Return verbatim everything from the first line through the line that contains "# in the middle of the four feet.", and stop there.
══ GIVEN DATA ══
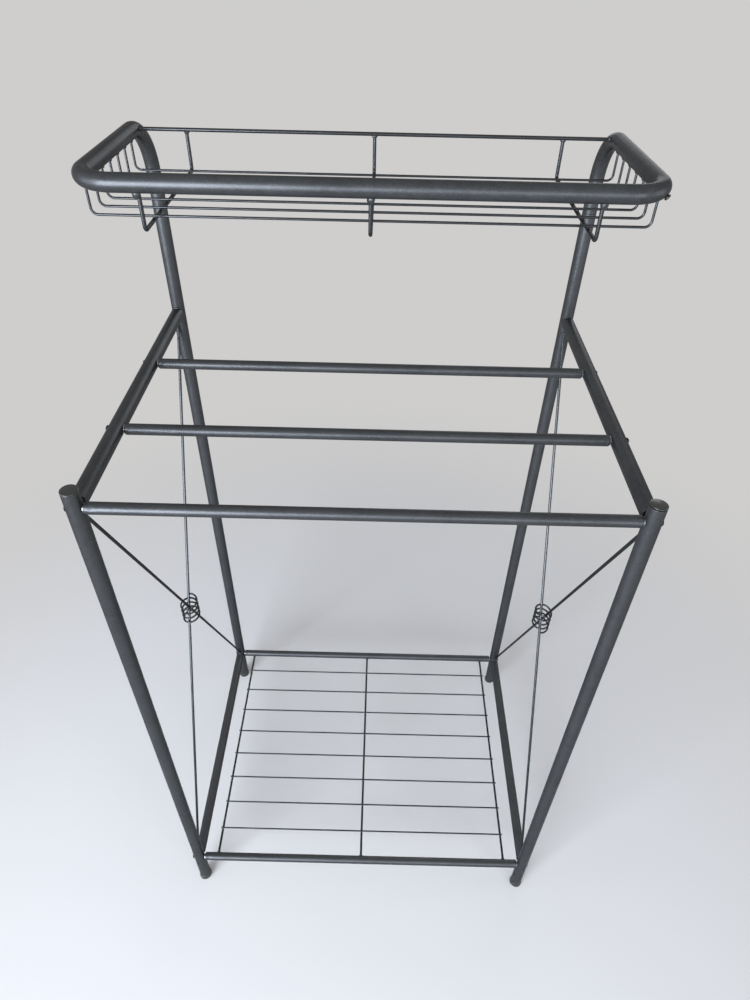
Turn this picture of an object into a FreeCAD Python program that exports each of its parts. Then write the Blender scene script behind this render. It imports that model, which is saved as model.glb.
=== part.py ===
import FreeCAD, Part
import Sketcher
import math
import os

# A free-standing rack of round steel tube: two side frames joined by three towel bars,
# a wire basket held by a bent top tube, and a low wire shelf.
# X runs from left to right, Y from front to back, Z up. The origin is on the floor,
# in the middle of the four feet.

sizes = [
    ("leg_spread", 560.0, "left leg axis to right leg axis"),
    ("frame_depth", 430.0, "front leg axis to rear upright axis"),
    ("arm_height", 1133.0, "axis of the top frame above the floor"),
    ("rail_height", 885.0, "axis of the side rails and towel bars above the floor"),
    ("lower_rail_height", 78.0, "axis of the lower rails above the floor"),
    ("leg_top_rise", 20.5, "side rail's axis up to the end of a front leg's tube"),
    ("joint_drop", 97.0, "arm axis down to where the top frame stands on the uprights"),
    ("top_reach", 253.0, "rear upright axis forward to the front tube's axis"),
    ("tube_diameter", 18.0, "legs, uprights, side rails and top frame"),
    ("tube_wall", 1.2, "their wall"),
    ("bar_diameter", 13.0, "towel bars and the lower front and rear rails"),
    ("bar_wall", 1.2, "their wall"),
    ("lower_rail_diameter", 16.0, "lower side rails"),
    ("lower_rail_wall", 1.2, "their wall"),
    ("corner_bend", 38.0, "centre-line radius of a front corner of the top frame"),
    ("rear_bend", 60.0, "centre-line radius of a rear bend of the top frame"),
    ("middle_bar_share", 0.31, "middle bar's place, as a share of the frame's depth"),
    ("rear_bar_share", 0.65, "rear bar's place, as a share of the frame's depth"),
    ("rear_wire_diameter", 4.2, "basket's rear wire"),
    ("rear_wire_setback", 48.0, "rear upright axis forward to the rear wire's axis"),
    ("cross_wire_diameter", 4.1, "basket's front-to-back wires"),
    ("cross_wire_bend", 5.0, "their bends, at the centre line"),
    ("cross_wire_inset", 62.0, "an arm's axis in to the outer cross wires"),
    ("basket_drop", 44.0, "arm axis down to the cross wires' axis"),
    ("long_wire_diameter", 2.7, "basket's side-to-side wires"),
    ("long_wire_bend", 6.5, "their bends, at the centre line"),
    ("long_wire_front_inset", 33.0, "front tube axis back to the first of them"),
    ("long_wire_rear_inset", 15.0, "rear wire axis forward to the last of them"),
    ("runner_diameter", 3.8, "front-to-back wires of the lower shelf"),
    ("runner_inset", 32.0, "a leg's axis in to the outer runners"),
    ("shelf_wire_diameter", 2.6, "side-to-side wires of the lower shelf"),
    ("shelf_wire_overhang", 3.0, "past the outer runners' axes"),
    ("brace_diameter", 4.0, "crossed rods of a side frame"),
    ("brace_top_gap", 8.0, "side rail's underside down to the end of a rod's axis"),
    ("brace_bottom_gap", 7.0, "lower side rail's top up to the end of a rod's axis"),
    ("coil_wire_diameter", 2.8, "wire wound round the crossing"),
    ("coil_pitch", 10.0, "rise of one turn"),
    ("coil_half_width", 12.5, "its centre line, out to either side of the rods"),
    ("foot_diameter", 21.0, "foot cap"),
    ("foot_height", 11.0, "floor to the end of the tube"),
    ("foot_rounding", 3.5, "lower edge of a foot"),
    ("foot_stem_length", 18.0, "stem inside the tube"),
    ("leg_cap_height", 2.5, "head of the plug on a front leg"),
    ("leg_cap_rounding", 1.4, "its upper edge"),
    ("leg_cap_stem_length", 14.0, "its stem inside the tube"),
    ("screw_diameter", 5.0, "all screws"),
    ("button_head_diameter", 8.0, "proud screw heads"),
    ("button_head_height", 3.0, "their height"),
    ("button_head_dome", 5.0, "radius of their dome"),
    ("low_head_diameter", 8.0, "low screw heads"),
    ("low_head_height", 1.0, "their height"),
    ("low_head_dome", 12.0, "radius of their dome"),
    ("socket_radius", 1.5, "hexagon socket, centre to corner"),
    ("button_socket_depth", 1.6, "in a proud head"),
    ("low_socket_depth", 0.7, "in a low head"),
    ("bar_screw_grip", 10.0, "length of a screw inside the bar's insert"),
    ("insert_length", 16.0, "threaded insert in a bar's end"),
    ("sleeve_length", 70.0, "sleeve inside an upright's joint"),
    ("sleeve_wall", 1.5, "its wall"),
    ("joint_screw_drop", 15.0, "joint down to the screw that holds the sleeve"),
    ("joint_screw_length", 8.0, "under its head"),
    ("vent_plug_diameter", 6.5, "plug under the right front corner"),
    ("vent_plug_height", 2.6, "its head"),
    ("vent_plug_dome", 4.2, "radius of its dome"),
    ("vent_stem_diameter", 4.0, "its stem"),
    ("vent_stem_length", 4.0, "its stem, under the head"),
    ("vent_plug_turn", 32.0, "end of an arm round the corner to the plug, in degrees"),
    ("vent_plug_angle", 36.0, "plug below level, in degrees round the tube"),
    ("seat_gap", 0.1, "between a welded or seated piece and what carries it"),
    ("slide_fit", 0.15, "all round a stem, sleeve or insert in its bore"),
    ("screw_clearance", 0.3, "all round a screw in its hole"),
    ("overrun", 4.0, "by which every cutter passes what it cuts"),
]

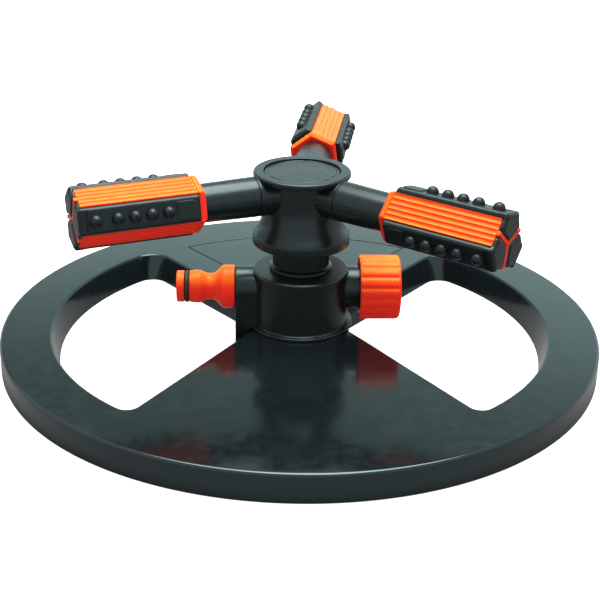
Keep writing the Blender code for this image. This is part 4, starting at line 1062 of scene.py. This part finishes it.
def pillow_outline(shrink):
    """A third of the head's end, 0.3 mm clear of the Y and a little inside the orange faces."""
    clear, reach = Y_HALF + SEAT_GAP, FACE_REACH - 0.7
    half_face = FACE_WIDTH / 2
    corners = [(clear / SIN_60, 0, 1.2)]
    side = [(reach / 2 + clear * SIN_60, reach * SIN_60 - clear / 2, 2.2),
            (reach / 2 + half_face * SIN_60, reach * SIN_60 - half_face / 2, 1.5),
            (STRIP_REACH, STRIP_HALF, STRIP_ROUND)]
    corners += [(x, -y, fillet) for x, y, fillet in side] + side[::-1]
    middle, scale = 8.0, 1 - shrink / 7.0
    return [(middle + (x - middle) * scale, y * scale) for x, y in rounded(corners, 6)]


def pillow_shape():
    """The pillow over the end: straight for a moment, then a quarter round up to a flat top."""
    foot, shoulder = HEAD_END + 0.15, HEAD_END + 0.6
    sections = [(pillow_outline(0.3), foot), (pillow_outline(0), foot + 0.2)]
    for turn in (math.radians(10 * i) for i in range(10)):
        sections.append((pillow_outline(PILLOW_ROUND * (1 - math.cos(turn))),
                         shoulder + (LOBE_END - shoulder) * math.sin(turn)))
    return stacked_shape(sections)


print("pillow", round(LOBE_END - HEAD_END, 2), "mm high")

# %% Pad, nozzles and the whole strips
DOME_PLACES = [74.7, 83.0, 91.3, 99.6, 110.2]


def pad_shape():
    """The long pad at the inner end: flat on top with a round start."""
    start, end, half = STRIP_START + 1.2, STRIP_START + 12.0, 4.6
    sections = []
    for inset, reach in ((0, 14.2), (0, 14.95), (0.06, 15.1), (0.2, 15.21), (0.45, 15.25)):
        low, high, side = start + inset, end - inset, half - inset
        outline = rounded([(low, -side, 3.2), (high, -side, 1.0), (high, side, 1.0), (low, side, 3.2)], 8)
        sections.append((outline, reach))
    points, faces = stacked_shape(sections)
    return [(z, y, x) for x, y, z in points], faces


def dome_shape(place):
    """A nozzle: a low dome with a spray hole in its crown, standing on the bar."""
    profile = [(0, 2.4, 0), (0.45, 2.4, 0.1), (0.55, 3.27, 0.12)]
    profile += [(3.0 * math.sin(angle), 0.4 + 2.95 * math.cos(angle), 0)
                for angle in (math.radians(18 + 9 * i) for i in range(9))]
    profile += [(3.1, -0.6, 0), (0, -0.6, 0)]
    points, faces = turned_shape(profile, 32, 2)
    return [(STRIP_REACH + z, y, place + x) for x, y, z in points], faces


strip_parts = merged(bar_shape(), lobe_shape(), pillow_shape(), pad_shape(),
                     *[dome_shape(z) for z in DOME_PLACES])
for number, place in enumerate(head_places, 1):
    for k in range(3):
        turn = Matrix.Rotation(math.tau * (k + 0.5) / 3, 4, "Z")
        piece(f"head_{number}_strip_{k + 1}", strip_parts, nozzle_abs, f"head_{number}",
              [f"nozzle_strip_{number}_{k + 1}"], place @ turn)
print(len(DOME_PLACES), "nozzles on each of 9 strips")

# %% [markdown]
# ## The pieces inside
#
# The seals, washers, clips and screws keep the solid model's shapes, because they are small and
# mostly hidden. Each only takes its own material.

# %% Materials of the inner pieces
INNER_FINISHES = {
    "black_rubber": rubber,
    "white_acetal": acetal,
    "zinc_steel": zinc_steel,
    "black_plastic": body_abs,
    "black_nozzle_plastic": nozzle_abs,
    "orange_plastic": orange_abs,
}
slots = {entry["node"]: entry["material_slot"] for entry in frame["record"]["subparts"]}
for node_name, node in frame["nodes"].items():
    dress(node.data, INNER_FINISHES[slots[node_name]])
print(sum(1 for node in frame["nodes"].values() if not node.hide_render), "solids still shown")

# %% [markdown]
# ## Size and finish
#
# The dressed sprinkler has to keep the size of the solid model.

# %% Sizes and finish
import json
═══
* RESULT:
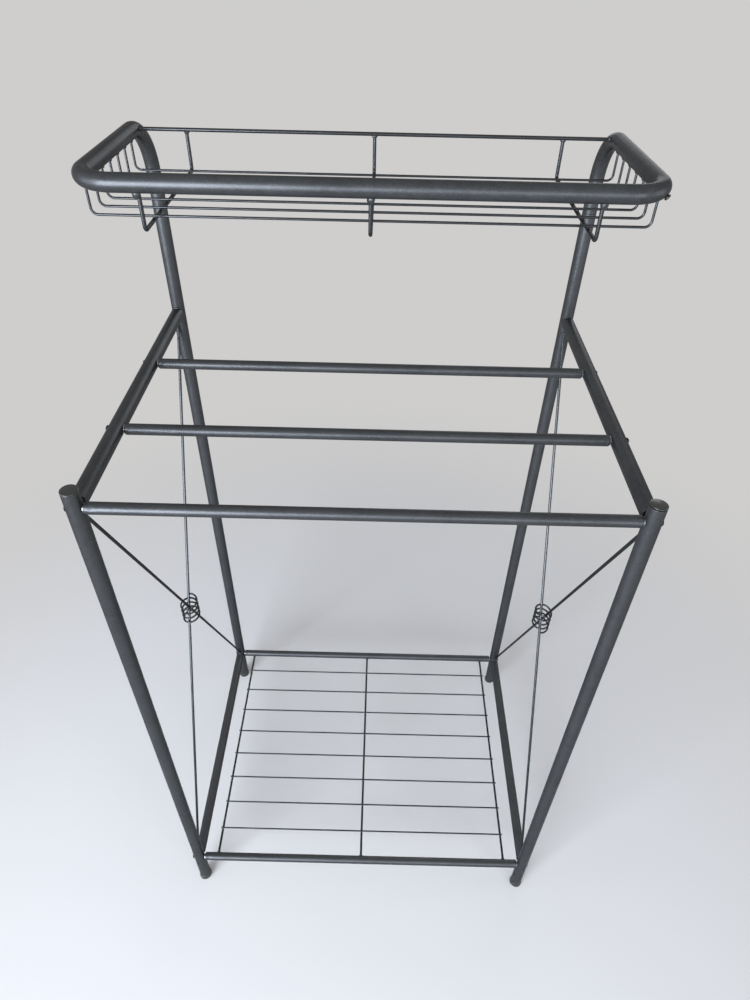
Turn this picture of an object into a FreeCAD Python program that exports each of its parts. Then write the Blender scene script behind this render. It imports that model, which is saved as model.glb.
=== part.py ===
import FreeCAD, Part
import Sketcher
import math
import os

# A free-standing rack of round steel tube: two side frames joined by three towel bars,
# a wire basket held by a bent top tube, and a low wire shelf.
# X runs from left to right, Y from front to back, Z up. The origin is on the floor,
# in the middle of the four feet.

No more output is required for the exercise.